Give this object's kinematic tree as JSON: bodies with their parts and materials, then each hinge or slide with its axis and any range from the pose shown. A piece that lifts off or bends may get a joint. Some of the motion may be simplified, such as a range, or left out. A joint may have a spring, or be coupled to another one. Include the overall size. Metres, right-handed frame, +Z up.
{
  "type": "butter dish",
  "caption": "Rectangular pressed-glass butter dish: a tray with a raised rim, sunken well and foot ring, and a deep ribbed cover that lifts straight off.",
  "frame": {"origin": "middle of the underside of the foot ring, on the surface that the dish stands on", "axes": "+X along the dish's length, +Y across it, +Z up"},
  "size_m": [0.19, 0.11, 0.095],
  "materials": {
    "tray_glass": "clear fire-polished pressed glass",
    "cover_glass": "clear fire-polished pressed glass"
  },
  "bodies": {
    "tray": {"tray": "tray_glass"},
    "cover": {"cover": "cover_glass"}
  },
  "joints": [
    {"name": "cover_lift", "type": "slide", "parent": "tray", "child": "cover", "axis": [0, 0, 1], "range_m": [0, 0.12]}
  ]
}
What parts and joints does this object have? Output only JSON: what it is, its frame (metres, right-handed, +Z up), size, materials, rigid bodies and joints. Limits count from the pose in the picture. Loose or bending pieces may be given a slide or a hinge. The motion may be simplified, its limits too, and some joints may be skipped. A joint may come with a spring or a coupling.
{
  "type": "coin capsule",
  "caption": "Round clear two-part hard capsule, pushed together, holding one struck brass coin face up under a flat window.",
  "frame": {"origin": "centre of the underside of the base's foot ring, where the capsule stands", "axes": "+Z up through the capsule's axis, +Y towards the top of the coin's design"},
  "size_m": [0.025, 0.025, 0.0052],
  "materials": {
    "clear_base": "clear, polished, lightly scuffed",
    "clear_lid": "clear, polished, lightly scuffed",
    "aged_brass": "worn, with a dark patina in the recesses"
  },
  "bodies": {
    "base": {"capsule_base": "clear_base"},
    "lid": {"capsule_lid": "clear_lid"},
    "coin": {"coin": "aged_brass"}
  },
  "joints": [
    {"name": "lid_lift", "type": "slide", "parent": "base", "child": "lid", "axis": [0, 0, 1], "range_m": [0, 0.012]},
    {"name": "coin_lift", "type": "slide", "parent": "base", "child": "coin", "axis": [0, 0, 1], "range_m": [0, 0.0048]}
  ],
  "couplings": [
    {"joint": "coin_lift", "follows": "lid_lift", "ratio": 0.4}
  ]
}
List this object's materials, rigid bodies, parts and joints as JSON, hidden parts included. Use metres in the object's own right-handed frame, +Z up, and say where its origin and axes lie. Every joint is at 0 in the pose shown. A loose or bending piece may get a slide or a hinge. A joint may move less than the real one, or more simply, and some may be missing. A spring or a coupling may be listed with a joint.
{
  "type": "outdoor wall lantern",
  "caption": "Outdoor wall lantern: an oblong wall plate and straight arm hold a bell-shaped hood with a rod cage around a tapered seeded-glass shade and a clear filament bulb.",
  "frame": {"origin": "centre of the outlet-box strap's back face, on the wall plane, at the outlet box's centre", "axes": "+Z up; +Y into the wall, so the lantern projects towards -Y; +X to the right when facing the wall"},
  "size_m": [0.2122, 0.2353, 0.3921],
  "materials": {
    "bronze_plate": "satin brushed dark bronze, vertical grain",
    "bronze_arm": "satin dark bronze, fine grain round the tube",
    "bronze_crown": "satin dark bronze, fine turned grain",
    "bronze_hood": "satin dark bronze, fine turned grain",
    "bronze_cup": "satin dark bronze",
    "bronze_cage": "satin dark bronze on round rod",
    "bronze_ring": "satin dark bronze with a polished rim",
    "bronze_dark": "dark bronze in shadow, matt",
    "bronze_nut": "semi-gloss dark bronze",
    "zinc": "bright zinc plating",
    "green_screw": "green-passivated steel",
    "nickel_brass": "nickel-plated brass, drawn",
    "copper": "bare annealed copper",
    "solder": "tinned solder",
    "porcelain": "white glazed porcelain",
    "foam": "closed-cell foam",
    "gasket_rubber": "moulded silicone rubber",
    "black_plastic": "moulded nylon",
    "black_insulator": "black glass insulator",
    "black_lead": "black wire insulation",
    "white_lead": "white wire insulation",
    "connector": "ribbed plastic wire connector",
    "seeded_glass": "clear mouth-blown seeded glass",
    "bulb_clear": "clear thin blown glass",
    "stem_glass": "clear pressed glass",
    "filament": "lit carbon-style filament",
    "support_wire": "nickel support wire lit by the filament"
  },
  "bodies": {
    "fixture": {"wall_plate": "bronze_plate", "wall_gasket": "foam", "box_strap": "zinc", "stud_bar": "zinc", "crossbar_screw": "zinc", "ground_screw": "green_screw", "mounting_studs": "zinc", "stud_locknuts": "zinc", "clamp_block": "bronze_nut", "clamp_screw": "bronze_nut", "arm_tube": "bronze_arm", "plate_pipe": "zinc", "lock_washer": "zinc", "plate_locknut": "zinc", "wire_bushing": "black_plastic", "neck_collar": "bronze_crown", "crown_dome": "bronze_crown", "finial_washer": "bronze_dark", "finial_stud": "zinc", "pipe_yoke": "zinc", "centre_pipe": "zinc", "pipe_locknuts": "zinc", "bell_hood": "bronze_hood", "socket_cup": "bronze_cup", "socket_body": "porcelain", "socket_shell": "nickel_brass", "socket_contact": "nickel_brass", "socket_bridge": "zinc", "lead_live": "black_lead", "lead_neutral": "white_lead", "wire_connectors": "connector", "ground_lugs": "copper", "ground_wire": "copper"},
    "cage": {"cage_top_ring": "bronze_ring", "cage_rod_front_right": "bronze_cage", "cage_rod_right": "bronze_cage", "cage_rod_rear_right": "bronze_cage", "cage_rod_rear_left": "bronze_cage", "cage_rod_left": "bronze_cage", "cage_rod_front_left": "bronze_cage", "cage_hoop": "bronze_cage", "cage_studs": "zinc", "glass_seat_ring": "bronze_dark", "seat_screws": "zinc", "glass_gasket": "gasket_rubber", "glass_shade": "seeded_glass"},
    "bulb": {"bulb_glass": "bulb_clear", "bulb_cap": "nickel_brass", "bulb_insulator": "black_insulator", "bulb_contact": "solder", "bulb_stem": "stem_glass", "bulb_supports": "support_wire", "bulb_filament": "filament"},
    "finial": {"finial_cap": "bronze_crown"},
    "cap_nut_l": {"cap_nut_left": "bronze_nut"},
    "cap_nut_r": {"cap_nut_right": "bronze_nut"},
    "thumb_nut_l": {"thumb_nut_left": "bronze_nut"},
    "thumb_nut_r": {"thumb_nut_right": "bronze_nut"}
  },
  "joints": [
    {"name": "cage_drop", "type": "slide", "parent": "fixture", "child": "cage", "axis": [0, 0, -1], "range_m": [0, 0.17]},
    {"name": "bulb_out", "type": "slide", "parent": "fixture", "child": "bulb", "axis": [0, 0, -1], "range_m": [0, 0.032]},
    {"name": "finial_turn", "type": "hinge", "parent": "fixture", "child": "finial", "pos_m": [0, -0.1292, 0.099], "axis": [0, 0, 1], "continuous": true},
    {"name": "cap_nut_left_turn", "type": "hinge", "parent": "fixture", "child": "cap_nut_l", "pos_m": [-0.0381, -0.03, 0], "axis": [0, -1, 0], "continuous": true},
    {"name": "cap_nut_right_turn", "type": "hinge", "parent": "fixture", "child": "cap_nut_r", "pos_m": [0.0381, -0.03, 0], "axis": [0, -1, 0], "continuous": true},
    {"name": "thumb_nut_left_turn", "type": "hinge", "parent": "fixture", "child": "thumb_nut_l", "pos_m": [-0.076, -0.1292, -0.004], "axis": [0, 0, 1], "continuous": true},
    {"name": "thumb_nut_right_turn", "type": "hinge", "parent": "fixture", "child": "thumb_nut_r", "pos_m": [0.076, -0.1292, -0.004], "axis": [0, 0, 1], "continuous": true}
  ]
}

============

Return the listing above in full, character for character.

▶ [SOLVED EXERCISE]:
Give this object's kinematic tree as JSON: bodies with their parts and materials, then each hinge or slide with its axis and any range from the pose shown. A piece that lifts off or bends may get a joint. Some of the motion may be simplified, such as a range, or left out. A joint may have a spring, or be coupled to another one. Include the overall size. Metres, right-handed frame, +Z up.
{
  "type": "butter dish",
  "caption": "Rectangular pressed-glass butter dish: a tray with a raised rim, sunken well and foot ring, and a deep ribbed cover that lifts straight off.",
  "frame": {"origin": "middle of the underside of the foot ring, on the surface that the dish stands on", "axes": "+X along the dish's length, +Y across it, +Z up"},
  "size_m": [0.19, 0.11, 0.095],
  "materials": {
    "tray_glass": "clear fire-polished pressed glass",
    "cover_glass": "clear fire-polished pressed glass"
  },
  "bodies": {
    "tray": {"tray": "tray_glass"},
    "cover": {"cover": "cover_glass"}
  },
  "joints": [
    {"name": "cover_lift", "type": "slide", "parent": "tray", "child": "cover", "axis": [0, 0, 1], "range_m": [0, 0.12]}
  ]
}
What parts and joints does this object have? Output only JSON: what it is, its frame (metres, right-handed, +Z up), size, materials, rigid bodies and joints. Limits count from the pose in the picture. Loose or bending pieces may be given a slide or a hinge. The motion may be simplified, its limits too, and some joints may be skipped. A joint may come with a spring or a coupling.
{
  "type": "coin capsule",
  "caption": "Round clear two-part hard capsule, pushed together, holding one struck brass coin face up under a flat window.",
  "frame": {"origin": "centre of the underside of the base's foot ring, where the capsule stands", "axes": "+Z up through the capsule's axis, +Y towards the top of the coin's design"},
  "size_m": [0.025, 0.025, 0.0052],
  "materials": {
    "clear_base": "clear, polished, lightly scuffed",
    "clear_lid": "clear, polished, lightly scuffed",
    "aged_brass": "worn, with a dark patina in the recesses"
  },
  "bodies": {
    "base": {"capsule_base": "clear_base"},
    "lid": {"capsule_lid": "clear_lid"},
    "coin": {"coin": "aged_brass"}
  },
  "joints": [
    {"name": "lid_lift", "type": "slide", "parent": "base", "child": "lid", "axis": [0, 0, 1], "range_m": [0, 0.012]},
    {"name": "coin_lift", "type": "slide", "parent": "base", "child": "coin", "axis": [0, 0, 1], "range_m": [0, 0.0048]}
  ],
  "couplings": [
    {"joint": "coin_lift", "follows": "lid_lift", "ratio": 0.4}
  ]
}
List this object's materials, rigid bodies, parts and joints as JSON, hidden parts included. Use metres in the object's own right-handed frame, +Z up, and say where its origin and axes lie. Every joint is at 0 in the pose shown. A loose or bending piece may get a slide or a hinge. A joint may move less than the real one, or more simply, and some may be missing. A spring or a coupling may be listed with a joint.
{
  "type": "outdoor wall lantern",
  "caption": "Outdoor wall lantern: an oblong wall plate and straight arm hold a bell-shaped hood with a rod cage around a tapered seeded-glass shade and a clear filament bulb.",
  "frame": {"origin": "centre of the outlet-box strap's back face, on the wall plane, at the outlet box's centre", "axes": "+Z up; +Y into the wall, so the lantern projects towards -Y; +X to the right when facing the wall"},
  "size_m": [0.2122, 0.2353, 0.3921],
  "materials": {
    "bronze_plate": "satin brushed dark bronze, vertical grain",
    "bronze_arm": "satin dark bronze, fine grain round the tube",
    "bronze_crown": "satin dark bronze, fine turned grain",
    "bronze_hood": "satin dark bronze, fine turned grain",
    "bronze_cup": "satin dark bronze",
    "bronze_cage": "satin dark bronze on round rod",
    "bronze_ring": "satin dark bronze with a polished rim",
    "bronze_dark": "dark bronze in shadow, matt",
    "bronze_nut": "semi-gloss dark bronze",
    "zinc": "bright zinc plating",
    "green_screw": "green-passivated steel",
    "nickel_brass": "nickel-plated brass, drawn",
    "copper": "bare annealed copper",
    "solder": "tinned solder",
    "porcelain": "white glazed porcelain",
    "foam": "closed-cell foam",
    "gasket_rubber": "moulded silicone rubber",
    "black_plastic": "moulded nylon",
    "black_insulator": "black glass insulator",
    "black_lead": "black wire insulation",
    "white_lead": "white wire insulation",
    "connector": "ribbed plastic wire connector",
    "seeded_glass": "clear mouth-blown seeded glass",
    "bulb_clear": "clear thin blown glass",
    "stem_glass": "clear pressed glass",
    "filament": "lit carbon-style filament",
    "support_wire": "nickel support wire lit by the filament"
  },
  "bodies": {
    "fixture": {"wall_plate": "bronze_plate", "wall_gasket": "foam", "box_strap": "zinc", "stud_bar": "zinc", "crossbar_screw": "zinc", "ground_screw": "green_screw", "mounting_studs": "zinc", "stud_locknuts": "zinc", "clamp_block": "bronze_nut", "clamp_screw": "bronze_nut", "arm_tube": "bronze_arm", "plate_pipe": "zinc", "lock_washer": "zinc", "plate_locknut": "zinc", "wire_bushing": "black_plastic", "neck_collar": "bronze_crown", "crown_dome": "bronze_crown", "finial_washer": "bronze_dark", "finial_stud": "zinc", "pipe_yoke": "zinc", "centre_pipe": "zinc", "pipe_locknuts": "zinc", "bell_hood": "bronze_hood", "socket_cup": "bronze_cup", "socket_body": "porcelain", "socket_shell": "nickel_brass", "socket_contact": "nickel_brass", "socket_bridge": "zinc", "lead_live": "black_lead", "lead_neutral": "white_lead", "wire_connectors": "connector", "ground_lugs": "copper", "ground_wire": "copper"},
    "cage": {"cage_top_ring": "bronze_ring", "cage_rod_front_right": "bronze_cage", "cage_rod_right": "bronze_cage", "cage_rod_rear_right": "bronze_cage", "cage_rod_rear_left": "bronze_cage", "cage_rod_left": "bronze_cage", "cage_rod_front_left": "bronze_cage", "cage_hoop": "bronze_cage", "cage_studs": "zinc", "glass_seat_ring": "bronze_dark", "seat_screws": "zinc", "glass_gasket": "gasket_rubber", "glass_shade": "seeded_glass"},
    "bulb": {"bulb_glass": "bulb_clear", "bulb_cap": "nickel_brass", "bulb_insulator": "black_insulator", "bulb_contact": "solder", "bulb_stem": "stem_glass", "bulb_supports": "support_wire", "bulb_filament": "filament"},
    "finial": {"finial_cap": "bronze_crown"},
    "cap_nut_l": {"cap_nut_left": "bronze_nut"},
    "cap_nut_r": {"cap_nut_right": "bronze_nut"},
    "thumb_nut_l": {"thumb_nut_left": "bronze_nut"},
    "thumb_nut_r": {"thumb_nut_right": "bronze_nut"}
  },
  "joints": [
    {"name": "cage_drop", "type": "slide", "parent": "fixture", "child": "cage", "axis": [0, 0, -1], "range_m": [0, 0.17]},
    {"name": "bulb_out", "type": "slide", "parent": "fixture", "child": "bulb", "axis": [0, 0, -1], "range_m": [0, 0.032]},
    {"name": "finial_turn", "type": "hinge", "parent": "fixture", "child": "finial", "pos_m": [0, -0.1292, 0.099], "axis": [0, 0, 1], "continuous": true},
    {"name": "cap_nut_left_turn", "type": "hinge", "parent": "fixture", "child": "cap_nut_l", "pos_m": [-0.0381, -0.03, 0], "axis": [0, -1, 0], "continuous": true},
    {"name": "cap_nut_right_turn", "type": "hinge", "parent": "fixture", "child": "cap_nut_r", "pos_m": [0.0381, -0.03, 0], "axis": [0, -1, 0], "continuous": true},
    {"name": "thumb_nut_left_turn", "type": "hinge", "parent": "fixture", "child": "thumb_nut_l", "pos_m": [-0.076, -0.1292, -0.004], "axis": [0, 0, 1], "continuous": true},
    {"name": "thumb_nut_right_turn", "type": "hinge", "parent": "fixture", "child": "thumb_nut_r", "pos_m": [0.076, -0.1292, -0.004], "axis": [0, 0, 1], "continuous": true}
  ]
}